Updated on September 18, 2022

Comments

  • Remy Baratte
    Remy Baratte over 1 year

    After reading into CUDA cores I am under the assumption that the CUDA cores are just the normal cores of the GPU. They can be used to perform physics calculation to unload the CPU using PhysX or they can be used to perform other computation intesive work such as encoding/rendering which is often slower on a CPU. This also assumes that rendering graphics is nothing more than lots of computing which is correct to my knowledge.

    The context for asking is that I would like to know if it is feasible to play games and render/convert stuff at the same time, increasing productivity while my machine is on.

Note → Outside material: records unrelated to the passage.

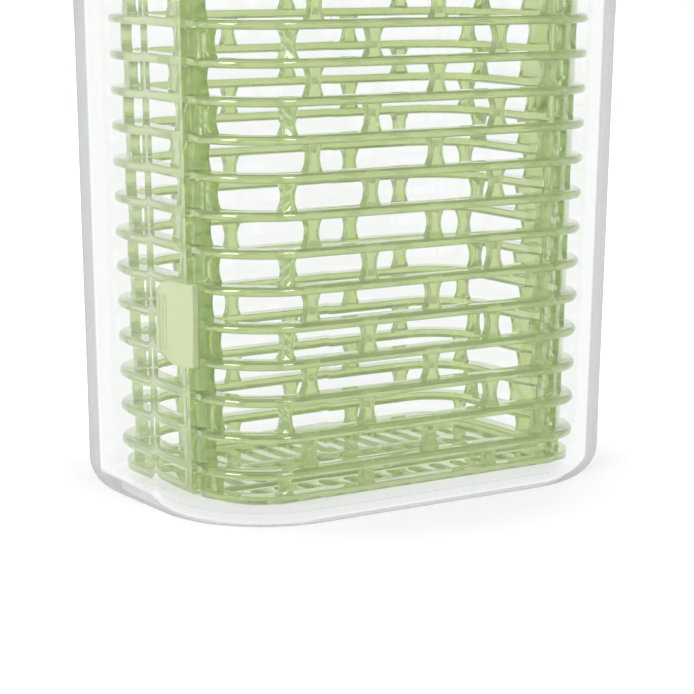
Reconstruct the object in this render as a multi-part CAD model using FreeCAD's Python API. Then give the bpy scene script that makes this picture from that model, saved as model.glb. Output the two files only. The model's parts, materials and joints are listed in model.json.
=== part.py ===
import FreeCAD, Part
import math
import os

# Herb keeper: a clear tapered container, a slotted basket in two halves that stands in it,
# and a press-on lid with a soft seal. Millimetres, Z up, the wide front face towards -Y.
# The origin is at the middle of the container's underside. Every upright wall leans outwards,
# and widths and radii are given at the table, as if the walls ran straight down to it.

V = FreeCAD.Vector

# Container
lean_degrees = 1.1
base_x = 145.4  # outside width
base_y = 98.6  # outside depth
base_corner = 36.0  # outside corner radius in plan
glass_wall = 3.0
glass_floor = 3.2
foot_round = 9.0  # outside rounding where wall meets floor
rim_ease = 0.8  # rounding of the rim's two edges
head_room = 11.05  # from the basket's top to the container's rim

# Basket
room_x = 8.1  # from the container's inside to the rings, if the basket stood in the middle
room_y = 8.25
basket_dx = 1.3  # the basket stands a little to the right in the container
basket_dy = -0.9  # and a little to the front
basket_corner = 20.0  # corner radius of the rings in plan
ring_pitch = 10.0
ring_thick = 2.5
ring_reach = 3.2  # how far a ring stands out from the wall
ring_count = 19
ring_first = 10.5  # from the container's floor to the lowest full ring's middle
foot_ring = 3.4  # from the container's floor to the middle of the shallow ring at the foot
foot_ring_reach = 1.9
wall = 3.0  # thickness of the basket's wall
basket_foot_round = 4.0
floor_thick = 2.4

# Posts between the slots of the basket's wall. Places are measured along the wall from the
# middle of the half's face, and the two kinds of row take turns going up.
post_width = 3.2  # where a post is narrowest
post_bulge = 1.1  # how far a slot's end bows into the post beside it
foot_bulge = 0.6  # the same in the low row at the foot
least_slot = 4.5
layout_height = 62.5  # height at which the wall's corners are measured for the layout
front_posts = ((-36.6, 2.8, 41.1), (-44.35, -18.35, 23.65, 48.25))
rear_posts = ((-67.6, -39.4, 0.0, 39.4, 67.6), (-62.35, -21.0, 21.0, 62.35))
front_ends = ((2.3, 22.8), (6.8, 14.6))  # plain wall from the last slots to the two seams
rear_ends = ((13.6, 13.6), (10.2, 10.2))

# Drain slots in the basket's floor
drain_width = 3.4
drain_pitch = 7.4
drain_margin = 2.2  # from the slots' ends to the rounding of the foot
drain_from_seam = 3.4
drain_rib = 3.6  # rib between the two rows of the rear half
least_drain = 6.0

# Seam between the basket's two halves, on the left and right sides
seam_gap = 0.15  # each half stops this far short of the seam
front_flange = 2.1  # width of the front half's upright edge strip
front_flange_sink = 1.2  # the strip lies this far behind the rings' rims
rear_flange = 3.8  # width of the rear half's upright edge bar, flush with the rings
ring_end_land = 0.9  # straight stretch of a front ring between its end and the corner
ring_end_round = 0.8

# Snap clip at the left seam
clip_low_ring = 3
clip_high_ring = 5
clip_gap = 0.3  # from the rings' rims to the tab
clip_thick = 2.2
clip_flare = 15.0  # degrees that the tab turns away from the basket
clip_root = 6.8  # from the seam to the tab's root
clip_arm = 3.0  # width of the arms that carry the tab
clip_arm_sink = 1.2  # how far the arms run into the rings
clip_tip = 0.3  # from the hooks to the tab's tip
clip_low_cut = (6.5, 3.5)  # sloping lower corner at the tip, along and up
clip_high_cut = (4.5, 3.1)  # rounded upper corner at the tip, along and down
grip_radius = 0.45
grip_pitch = 1.1
grip_count = 3
grip_margin = 1.2
hook_gap = 0.3  # behind the edge bar
hook_depth = 1.9
hook_nose = 0.4
hook_width = 1.8
hook_clear = 0.5  # to the rings above and below

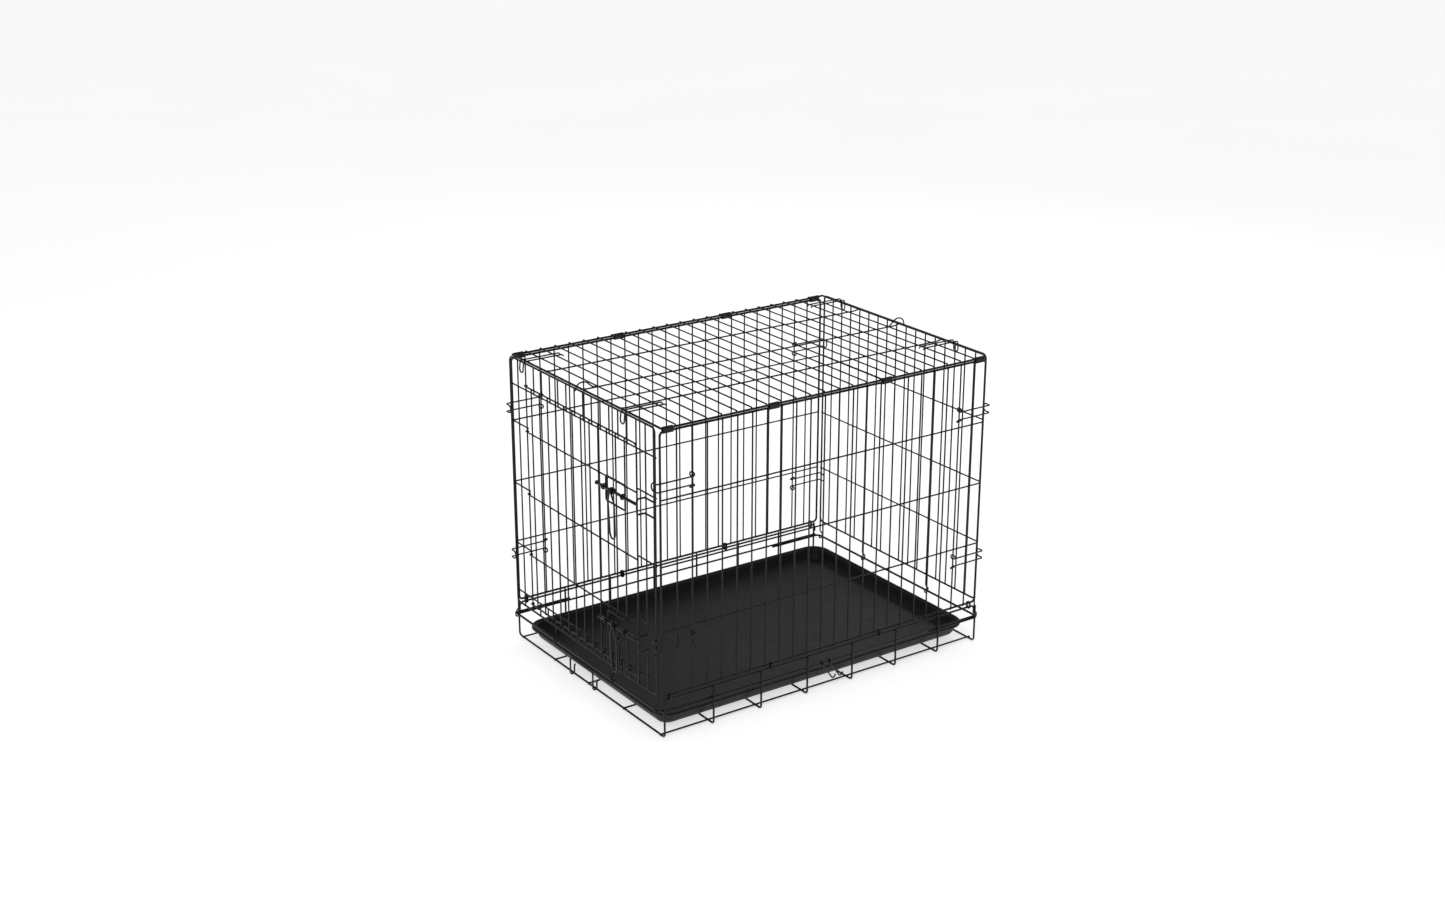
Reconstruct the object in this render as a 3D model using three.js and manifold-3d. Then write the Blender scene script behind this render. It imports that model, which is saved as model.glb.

    Are CUDA cores the working cores of the GPU or are they seperate cores which can be used exclusively for computation?

    • Mokubai
      Mokubai over 9 years
      I've found this to be a useful description of how a modern GPU draws polygons. The shaders (cuda cores for Nvidia) are very intimately involved in defining how a "polygon" is drawn and it does seem to imply that the shader cores do resolve the actual triangles and deal with pixel output. It is ARM processor based but the GPU principle is the same.
    • Remy Baratte
      Remy Baratte over 9 years
      @Mokubai Thanks for linking the article, it is nice read on GPU drawing. I see why it is relevant, but it's doesn't help much with the specific case of CUDA cores.
  • Remy Baratte
    Remy Baratte over 9 years
    Thank you for clarifying the unified cores being able to process any shader. "CUDA is simply Nvidias API that gives developers access to the cores on the GPU." is what I was looking for. As long as the GPU is not saturated I should be able to use it's leftover computing power using CUDA.
  • Mokubai
    Mokubai over 9 years
    I would recommend GPU-z to see what is going on with your graphics card. As an example I can play Far Cry 3 on "ultra" settings and max out my GPU load to 98%, but if I simply turn off anti-aliasing and reduce the post processing (with little real loss in graphics quality) my GPU load falls to 45-55%. You will want to enable vertical sync in games as it provides a "pause" before the next frame needs to be generated and thus pauses the processing of the graphics shaders, with vsync off frames are generated as fast as possible meaning full graphics load.
  • Remy Baratte
    Remy Baratte over 9 years
    I personally use Adaptive V-sync right now although the tearing is worse in some games. My GPU usually sits around 50-80% on max on most games (GTX 970 MSI). I tend to tweak some Post-Processing and AA to noticable levels or according to frames/load (usually negligible). I use MSI Afterburner to monitor the usage and I have room to overclock for a ~10% increase if I really needed the extra juice. I just wasn't sure if rendering or converting stuff using CUDA would bottle game performance as it isn't made explicitly clear.